Mortgages in Scotland operate in a similar way to the rest of the UK. But with Scotland having its own legal system, there are a few differences that you will need to know about. First of all, there are fewer lenders operating in Scotland and many of them will have postcode restrictions, so it can limit your choice of lender.
Before making an offer on a property in Scotland, you will need to have something known as a mortgage in principle and your funding in place. This can make things more difficult if you are also selling a property. But the positive is that this means there are rarely breaks in the chain, which gives buyers and sellers some reassurance. Once a bid has been accepted, it is legally binding and the fine print can be worked out. This includes things like the move in date and which items are to be included in the property.
The actual mortgage application is very similar to the rest of the UK. You will be required to provide a deposit, usually between 5-25%. You will also have to pass eligibility checks, including checks on your income and outgoings, and your credit score. The only part that differs is that you will have to have a mortgage agreement in place before you can put in an offer. Without the mortgage in place, it is unlikely that your offer will be taken seriously.
Business mortgages are sometimes known as commercial mortgages. This is another type of business lending that can help companies and organisations to grow. They are typically used to secure property, purchase land for development, or to expand a buy-to-let portfolio. Business mortgages under £25,000 may be unsecured, but anything above this will need to be secured against another asset such as a residential property.
Business mortgages may last from three to 40 years in length, so they can be a significant undertaking. Unlike a residential mortgage, you will not be able to secure a business mortgage with a deposit lower than 20%. In general, you will need between 20-40% of the property value as a deposit.
Since business mortgages are considered to be higher risk than other mortgages, they may have higher interest rates than a residential mortgage. But these rates will often be better than a normal business loan, so it can be a cost-effective way to access money for expansion and growth. It’s also worth noting that the tax payable on your business mortgage will be tax deductible. And finally, business mortgages can be a good way to protect your business from future rent increases.

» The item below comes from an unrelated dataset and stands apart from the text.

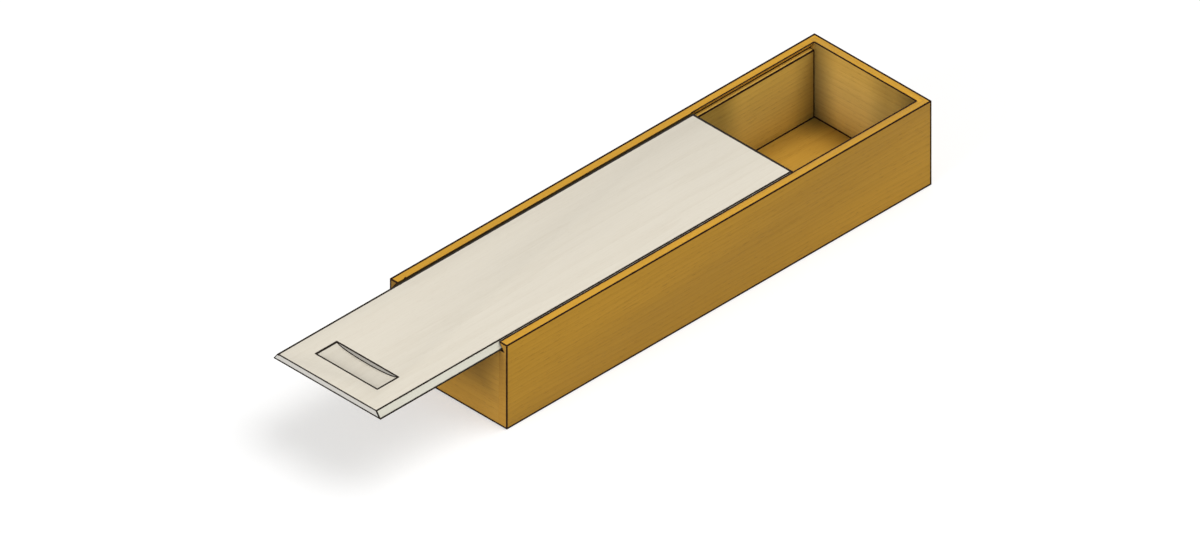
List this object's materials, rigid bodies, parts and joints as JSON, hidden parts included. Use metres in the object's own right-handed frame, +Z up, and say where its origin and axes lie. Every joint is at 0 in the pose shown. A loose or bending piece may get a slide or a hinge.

Self cert mortgages are also referred to as self certification mortgages, or self employed mortgages. This type of mortgage allowed the self employed to “self certify” their income on a mortgage application without providing any evidence. This type of mortgage was banned in 2014 after the Financial Conduct Authority reviewed the way self cert mortgages were used.
The self cert mortgage was also known as a “liars loan” as so many people used this loophole to access bigger mortgages. With so many people inflating their income to borrow more money, it was inevitable that this would soon become problematic for the mortgage industry as a whole. This is why self cert mortgages are no longer available.
This means that the self employed will now have to apply for their mortgage in the same way as everyone else. Instead of self certifying their income, the self employed have to provide between 1 and 3 years of accounts. Lenders will consider you to be self employed if you own more than 25% of a business and if it is your main source of income. This includes sole traders, contractors and company directors.
If you only have accounts for one year, it can be difficult for lenders to get a full picture of your earnings. The amount of time you have been self employed can impact the lending products available to you and which lenders are willing to work with you. It can be helpful to work with a whole market broker in order to find the best deals available to you.